It was exhilarating to go aboard the Lightship Planet in
Liverpool this week, the host boat for Radio
Caroline North’s month-long RSL (Restricted Service Licence). Nicely rigged
out with Caroline insignia and slogans and a 30m mast, the ship was proving
popular with radio anoraks and the public in general.
It’s moored there in Canning Dock usually anyway, as a café and
bar, but it was the first time I had boarded a free radio /pirate radio/offshore
radio ship, which meant a lot to me. Ok, I know it’s all legal this time around
but let me have my daydreams please.
I was too young to know of Radio Caroline and the other 1960s
offshore stations at the time but fully appreciate that they changed the face
of radio in the UK and beyond forever.
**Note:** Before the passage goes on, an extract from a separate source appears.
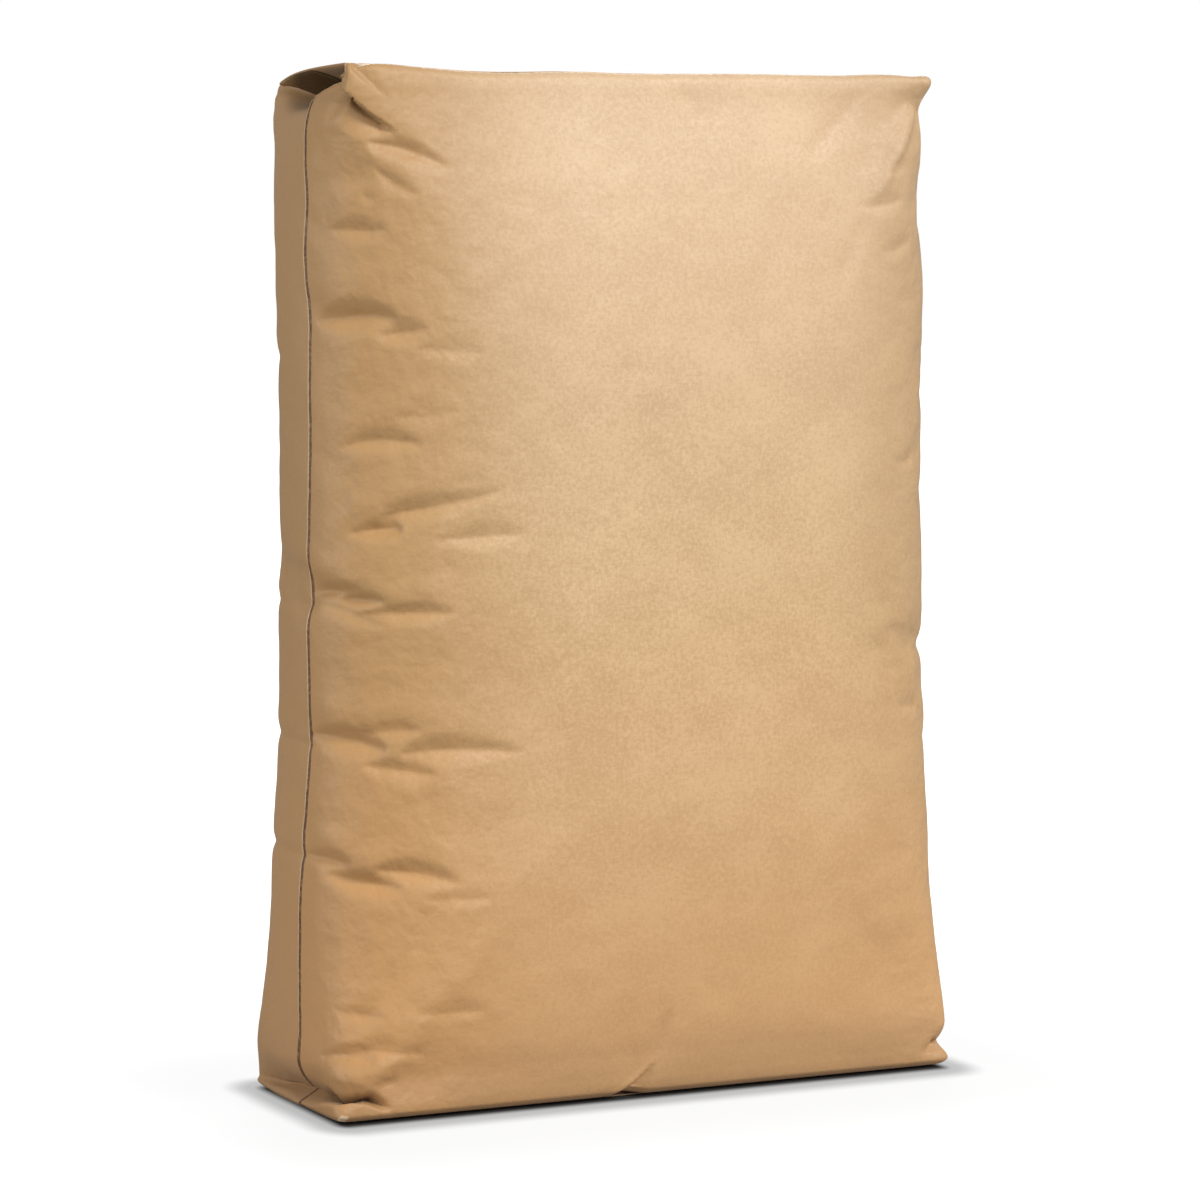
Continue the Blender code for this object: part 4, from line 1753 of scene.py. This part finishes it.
@dataclass(frozen=True)
class KraftFinish:
    """Unbleached kraft paper.

    Attributes:
        name: The material's name.
        light: The paper's lighter tone.
        dark: Its darker tone.
        roughness: How matt it is.
        seam: Whether it shows the pasted seam.
        paints_light_shade_and_foot: Whether it gets the sack's painted light and shade, its darker foot and
            its rubbed tip.
        bump: The height of its grain in metres.
        facets: The height of its crumpled facets in metres.
        shine: Its specular level.
        sheen: How much of it the raised fibres scatter.
        paints_pocket_shade: Whether it gets painted shade towards the valve pocket's deep end.
        worn: The tone of rubbed ridges, and of the cut edge's pale fibre with its painted highlight.
        dirt_and_shade: The tone of dirt flecks and the darker foot, and of the painted shade in fold
            valleys.
        shaded: The tone of the painted shade deep in folds, under the overhang and in the valve pocket.
        paste_and_shadow: The tone of the paste and painted shadow in the seam's gap.
        frayed: The tone of the rubbed tip at the foot.
        deep: The tone of the painted shade at the pocket's deep end.
        behind: The tone of the paper just behind the seam.
    """

    name: str
    light: Tone = (0.665, 0.452, 0.238)
    dark: Tone = (0.550, 0.347, 0.167)
    roughness: float = 0.56
    seam: bool = False
    paints_light_shade_and_foot: bool = False
    bump: float = 0.00030
    facets: float = 0.0022
    shine: float = 0.55
    sheen: float = 0.06
    paints_pocket_shade: bool = False
    worn: Tone = (0.78, 0.60, 0.40)
    dirt_and_shade: Tone = (0.30, 0.17, 0.075)
    shaded: Tone = (0.050, 0.024, 0.009)
    paste_and_shadow: Tone = (0.115, 0.044, 0.010)
    frayed: Tone = (0.72, 0.54, 0.34)
    deep: Tone = (0.040, 0.017, 0.005)
    behind: Tone = (0.36, 0.24, 0.14)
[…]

At the time there was no radio choice
other than the 3 BBC radio stations (Home, Light and third Programme)- rather too
staid for most of the youth of the day, and only Radio Luxembourg on 208 in
hours of darkness with any pop music at all- and that was all pay per play by the
big record companies. There are dozens, if not hundreds, of websites and accounts
of the offshore days, so if this is all new to you, just look them up for far
better details than my scant post here.
Radio Caroline North on 87.7 MHz (and streaming online at) this
time around was playing old school , music,
Leonard Cohen, Pink Floyd, some 60s rock and roll I didn't know but the
spirit of free radio was alive: technical problems persisted too, with the generator
periodically cutting out, and a host of workmen lugging on massive wooden table
tops and legs to refurbish the ship’s entertainment areas for when it reverts
to being just a café and bar once Caroline North has gone.
Terry Lennaine rounding off "The Afternoon Cruise" programme
The gift shop was well stocked with a range of t shirts, stickers,
key rings, 50th anniversary pens, CDs and a mini library’s worth of offshore
radio books and it was great to look around the production rooms and studio. Some rather lovely polished wooded sleeping quarters too.
I realised that my era of
Caroline was the mid 1980’s version on medium wave, playing plenty of album
tracks and a firm favourite of mine in my car, as I drove around London suburbs
or on day trips to the Brighton coast. I hadn’t heard Caroline on a real radio,
over the airwaves, for the best part of 30 years; so it was a joyful trip home
from Liverpool to Salford hearing Emily Play, Brass in Pocket and some lesser
known but quality music on Carl England’s The
Beat Goes On.
Of course, nowadays this type of music is far removed from the
cutting edge, but the spirit of pirate radio continues, with today’s youth playing
sounds that the dull commercial stations and BBC steer away from or have no idea
of. I was tuned to free radio station Mixology, based in the Manchester area on
101.4 MHz at the weekend, and it’s stations like this
and another Manchester station Buzz 88 that carry the future of free radio.
Hand in hand are the long time established free radio stations such as Merseyland
Alternative Radio and the shortwave pirates in the 48 metre band.